We know from personal experience—from whenever we come into contact with the health service—that NHS workers bend over backwards to try to make things work for us, often when they are in overtime, but mistakes and delays are inevitable in an organisation that has been systematically under-resourced. NHS workers need a Government who are on their side. In this Budget, we are providing exactly that by delivering a £22.6 billion increase in NHS funding, with 40,000 new elective appointments per week, and new surgical hubs and scanners. That will get on with the job of clearing the Conservatives’ backlog.
I found some of the comments made by Conservative Members deeply surprising. They are best summed up by what the right hon. Member for Tonbridge (Tom Tugendhat) said. He wrings his hands for millionaire families, but was perfectly happy to see child poverty grow to include over a third of children in the UK. Conservative Members talk of the Budget plunging people into debt, when they racked up £2.6 trillion of debt—three times the amount they inherited from the Labour Government. They talk about the amount of tax on businesses while ignoring the fact that working people in the UK have never been more highly taxed than under the last Government. They talk about being on the side of businesses, but ignore the fact that a Prime Minister who they put into office used a very rude four-letter word to say what he thought about businesses in this country. When it comes to NHS investment, there is one thing that we can all rally around: it is desperately needed for research on the collective amnesia of Conservative Members.

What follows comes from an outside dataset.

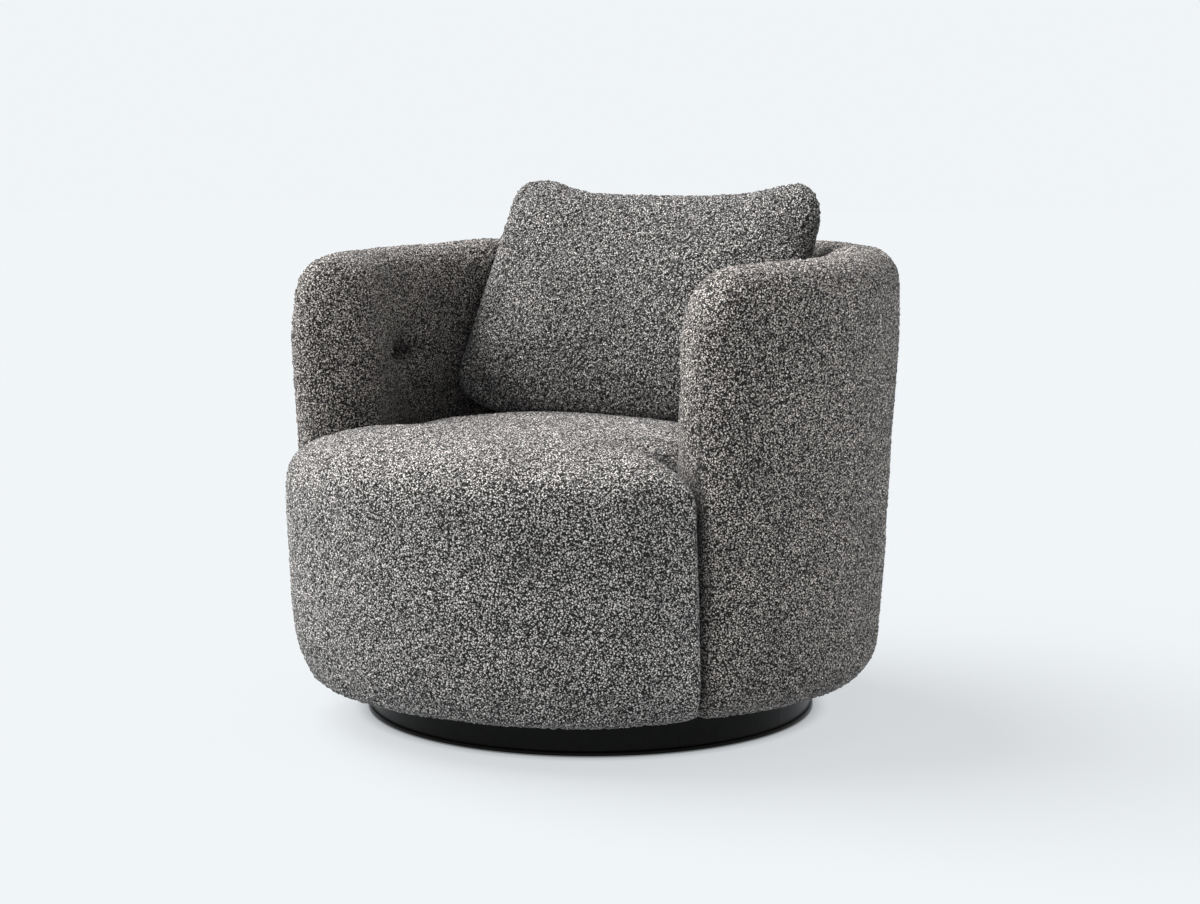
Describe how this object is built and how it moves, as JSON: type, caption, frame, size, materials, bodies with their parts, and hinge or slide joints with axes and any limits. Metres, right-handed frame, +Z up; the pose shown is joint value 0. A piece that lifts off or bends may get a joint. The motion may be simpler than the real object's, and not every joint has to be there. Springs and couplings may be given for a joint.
{
  "type": "tub chair",
  "caption": "Barrel-shaped lounge chair with a rolled wraparound back, crowned seat, loose back pillow and a round set-back swivel plinth.",
  "frame": {"origin": "on the swivel axis at the floor, which is the bottom centre of the chair's box", "axes": "+Z up along the swivel axis, -Y out of the front of the seat, +X to the right of a viewer who faces the front from -Y"},
  "size_m": [0.8428, 0.8475, 0.7173],
  "materials": {
    "felt": "pressed felt",
    "plinth_black": "gloss black lacquer on bent plywood",
    "ring_black": "gloss black",
    "plywood": "raw birch plywood",
    "hardboard": "raw bent hardboard",
    "zinc_steel": "zinc plated",
    "bolt_steel": "dark zinc",
    "bearing_steel": "polished",
    "cage_plastic": "natural nylon",
    "dust_cloth": "black non-woven cloth",
    "webbing": "woven elastic webbing",
    "foam": "open-cell foam",
    "fibre_fill": "fibre filling in its lining",
    "twine": "waxed twine",
    "boucle_tub": "boucle of dark grey, taupe and off-white yarns",
    "boucle_seat": "boucle of dark grey and off-white yarns",
    "boucle_pillow": "boucle of dark grey and off-white yarns"
  },
  "bodies": {
    "base": {"floor_pads": "felt", "floor_ring": "ring_black", "plinth_hoop": "plinth_black", "plinth_blocks": "plywood", "plinth_board": "plywood", "swivel_lower_plate": "zinc_steel", "lower_plate_bolts": "bolt_steel", "lower_tee_nuts": "zinc_steel", "pivot_pin": "bolt_steel", "bearing_balls": "bearing_steel", "ball_cage": "cage_plastic"},
    "chair": {"swivel_upper_plate": "zinc_steel", "upper_plate_bolts": "bolt_steel", "upper_tee_nuts": "zinc_steel", "base_board": "plywood", "dust_cover": "dust_cloth", "wall_ribs": "plywood", "arm_front_boards": "plywood", "front_ribs": "plywood", "seat_ring": "plywood", "top_rail": "plywood", "inner_panel": "hardboard", "outer_panel": "hardboard", "front_panel": "hardboard", "webbing_lengthwise": "webbing", "webbing_crosswise": "webbing", "tub_foam": "foam", "tub_cover": "boucle_tub", "tuft_ties": "twine", "seat_foam": "foam", "seat_cover": "boucle_seat"},
    "pillow": {"pillow_insert": "fibre_fill", "pillow_cover": "boucle_pillow"}
  },
  "joints": [
    {"name": "swivel", "type": "hinge", "parent": "base", "child": "chair", "pos_m": [0, 0, 0], "axis": [0, 0, 1], "continuous": true},
    {"name": "pillow_lift", "type": "slide", "parent": "chair", "child": "pillow", "axis": [0, 0, 1], "range_m": [0, 0.4]}
  ]
}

While the Chief Secretary to the Treasury is in the Chamber, it would be remiss not to mention that Crawley could do with a brand new acute hospital, if they are being dished out. However, as this Government do not tend to promise hospitals and then not put any funding aside for delivering them, I will leave that debate for the future. The services that we have need to deliver for patients once more. The Darzi report has shown us the way forward, and this Budget puts us back on course to deliver the world-class, cradle-to-grave health service that Labour Members gave to the country in the 1940s, that Labour Members rescued in the 1990s, and that Members here will save again in the 2020s. If Conservative Members wish to save that service, they are perfectly welcome to join us in the Division Lobby later in the week.